Friday, November 5, 2010

Philly Boo Zoo

Solitude image from Skyscraper Forum

Hey, Simon and Garfunkle knew it was all happening at the Zoo. Now, thanks to SyFy TV and the Ghost Hunters, we know it's the Philly Zoo that they were talkin' about.

America's First Zoo opened on July 1, 1874, after a long delay brought on by the Civil War; its charter was originally approved in 1859. And, of course, it was rumored to be built on a Native American burial ground.

The zoo staff has reported a wide range of ghostly activity over the years, including flickering lights, partial and full-bodied apparitions and black shadow-forms seen roaming the zoo's buildings paths.

That was plenty enough to tempt the TAPS team. The Zoo episode was filmed in early April, and aired September 1st.

First they checked out the Solitude House, which was built by John Penn, the grandson of city founder William Penn, in 1784. It's housed reptile exhibits, and is honeycombed by an underground tunnel system, which doesn't sound like all that great a combination to us.

Prior reports from the Solitude included sightings in the attic, a door that locks itself, disembodied footsteps on the stairs and voice in the basement.

The Ghost Hunters heard music and voices while in the tunnels and footsteps coming from above. One member had her hair fondled (or brushed by a spider web or dust bunny; take your pick) and the team heard the disembodied voice of a man, along with humming in the basement and a door slamming upstairs.

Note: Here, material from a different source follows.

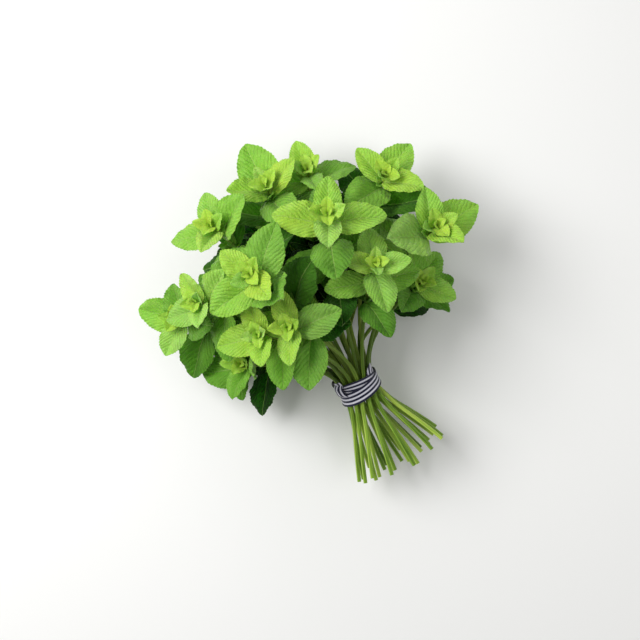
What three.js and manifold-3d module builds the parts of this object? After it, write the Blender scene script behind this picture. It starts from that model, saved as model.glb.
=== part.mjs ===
// A bunch of fresh mint tied with a striped ribbon, lying on its side on a flat surface.
// Millimetres, +Z up, the surface at z = 0, +Y from the cut ends to the leafy heads,
// and the origin on the surface below the middle of the bunch.
import * as THREE from "three";
import { mergeVertices } from "three/addons/utils/BufferGeometryUtils.js";
import Module from "manifold-3d";

const wasm = await Module();
wasm.setup();

const vec = (x, y, z) => new THREE.Vector3(x, y, z);
const rad = THREE.MathUtils.degToRad;
const lerp = THREE.MathUtils.lerp;
const up = vec(0, 0, 1);

// ---- Driving dimensions ----
const waist = vec(-9, -64, 43); // the middle of the tie
const axisRise = rad(16); // the bundle's axis climbs from the cut ends to the heads
const axis = vec(0, Math.cos(axisRise), Math.sin(axisRise));
const axisUp = vec(0, -Math.sin(axisRise), Math.cos(axisRise));
const axisRight = vec(1, 0, 0);

const stemSide = 3.2; // a mint stem is square
const stemTipSide = 1.5;
const stemWidth = (t) => lerp(stemSide, stemTipSide, t ** 1.5); // t from the tie to the head
const stemSteps = { below: 3, above: 8 };
const bud = [[2.2, 3], [7, 0.8]]; // how far the folded young leaves reach past the stem, and their width there
const cutEnds = { reach: 79, vary: 5, drop: 16, spread: 3.5, flat: 0.56, shift: 5 };
const waistTwist = 0.28; // slope of the stems round the axis where they cross the tie
const stemGap = 0.05;
const straightRun = 38; // how far each stem keeps its line past the tie
const domeMiddle = vec(waist.x, waist.y + 100, 55); // the heads turn away from here
const domeTurn = 0.45;
const tipShare = 0.5; // how much of a stem's bow its head takes on
// How far a stem bows aside and up on its way to its head: the first of these that is clear is taken.
const stemBow = [
  [0, 0], [6, 0], [-6, 0], [0, 6], [0, -6], [12, 0], [-12, 0], [0, 12], [0, -12],
  [10, 10], [-10, 10], [14, -10], [-14, -10], [22, 0], [-22, 0],
];
const seats = [
  { count: 3, radius: 3.1 },
  { count: 9, radius: 8.1 },
  { count: 15, radius: 13.1 },
];

const bladeThick = 0.8;
const rootDepth = 0.35; // where a leaf starts inside its stem, as a share of the stem's side
const bladeGap = 0.45; // kept between the leaves of different sprigs
const deepestPress = 9; // how far the surface may push a leaf up
const bareStem = 54; // no leaf grows nearer the tie than this
// Opposite pairs from the tip down, each pair turned a quarter from the last. Skip is the share of
// a blade, from its root, that may touch the leaves of its own sprig.
const pairs = [
  { below: 3, length: 19, width: 11.5, pitch: 34, bend: 16, cells: 1, skip: 0.35 },
  { below: 7, length: 32, width: 20, pitch: 56, bend: 20, cells: 2, skip: 0.22 },
  { below: 14, length: 43, width: 27.5, pitch: 70, bend: 22, cells: 3, skip: 0.16 },
  { below: 33, length: 46, width: 30, pitch: 77, bend: 25, cells: 3, skip: 0.16 },
  { below: 55, length: 46, width: 30, pitch: 84, bend: 30, cells: 2, skip: 0.16 },
  { below: 79, length: 41, width: 26, pitch: 86, bend: 30, cells: 2, skip: 0.16 },
];

// Leaves turn to the light: how far one that would hang is raised, in degrees, how much straighter it is,
// the share of the twist that would make it face up, and what eases that twist for a blade on edge.
const light = { raise: 50, straighten: 0.7, twist: 0.7, ease: 0.35 };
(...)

Then it was off to the Penrose Building, which formerly functioned as a research laboratory and vet hospital. Its phenomena included claims of lights going off and on by themselves and a woman seen in the library window. The best the GH could come up with was a cold spot.

The Shelly Building houses offices and classrooms, and featured reports of a face peering through a plexiglass window in the lobby and the sounds of doors opening and closing. The paranormal explorers couldn't get a face to pop up, but did hear some banging and a slamming door.

The Treehouse is the only remaining one-time animal pen, but after a long renovation is now used as a children’s exhibit hall. It's claimed to host an apparition and some visitors have reported uneasiness and the sound of disembodied footsteps. The TAPS team got a sort of knock-knock response from an unidentified entity.

The verdict? Enough interesting stuff to keep the tales alive, but nothing conclusive. It would be nice if the Zoo could put a name to its spooks; each place that was checked out has an apparition; is it the shadow of John Penn, an old lion tamer, a long-time docent or a Delaware looking for some peace?

And oddly, there are no animal spirits haunting the grounds, not that the critters would have much reason to stick around. If you want to visit unencumbered by an obligation to feed the monkeys, there are several sweet Halloween tours of the Zoo.